NB_CE

Strasbourg, 4 juin 2014

                                                                                                                        T-PD(2014)05

                                                          

                       

LE COMITÉ CONSULTATIF DE LA CONVENTION POUR LA PROTECTION DES PERSONNES A L’ÉGARD DU TRAITEMENT AUTOMATISÉ

DES DONNÉES A CARACTÈRE PERSONNEL

(T-PD)

AVIS

sur les implications en matière de protection des données à caractère personnel des mécanismes d’échange interétatique et automatique de données à des fins administratives et fiscales

Direction Générale droits de l'Homme et Etat de droit

Le Comité consultatif de la Convention pour la protection des personnes à l’égard du traitement automatisé des données à caractère personnel (T-PD) a examiné les principes inhérents aux mécanismes d’échange interétatique et automatique de données à caractère personnel à des fins administratives et fiscales proposés par l'Organisation de coopération et de développement économiques (OCDE) à la lumière des normes du Conseil de l’Europe en matière de protection des données.

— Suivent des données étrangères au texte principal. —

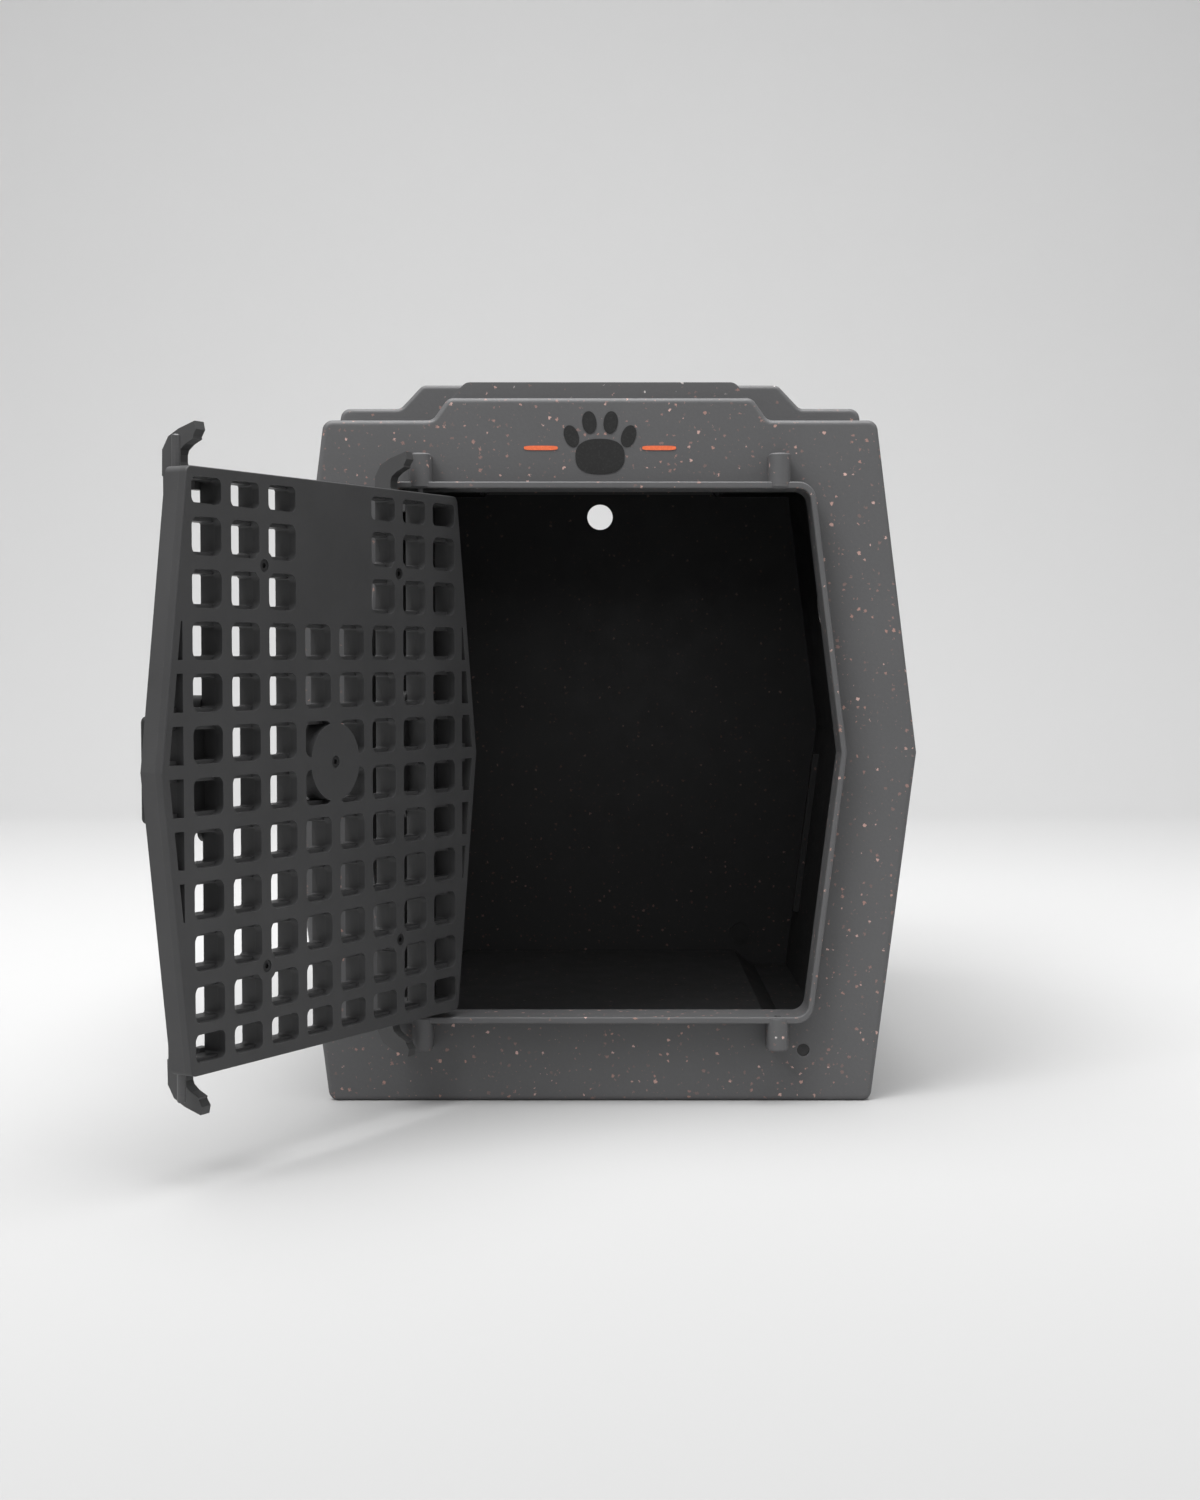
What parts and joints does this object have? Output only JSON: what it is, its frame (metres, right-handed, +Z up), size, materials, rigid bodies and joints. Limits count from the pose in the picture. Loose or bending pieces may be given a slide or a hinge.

Le T-PD souligne à titre liminaire que si l’échange automatique de renseignements entre Etats peut être légitimement considéré comme un outil essentiel de lutte contre la fraude et l’évasion fiscale, il importe que ces échanges s’effectuent dans le plein respect de l’Etat de droit et des droits de l’homme, notamment du droit au respect à la vie privée et du droit à la protection des données personnelles[1]. L’échange automatique ne devrait en aucune façon emporter un infléchissement des règles qui régissent la protection des données à caractère personnel consacrées par la Convention européenne des droits de l’Homme et par la Convention pour la protection des personnes à l’égard du traitement automatisé des données à caractère personnel. En conséquence, le T-PD estime essentiel que des garanties spécifiques soient adoptées afin de garantir le plein respect des droits fondamentaux des individus à l’occasion de la mise en œuvre des politiques étatiques envisagées.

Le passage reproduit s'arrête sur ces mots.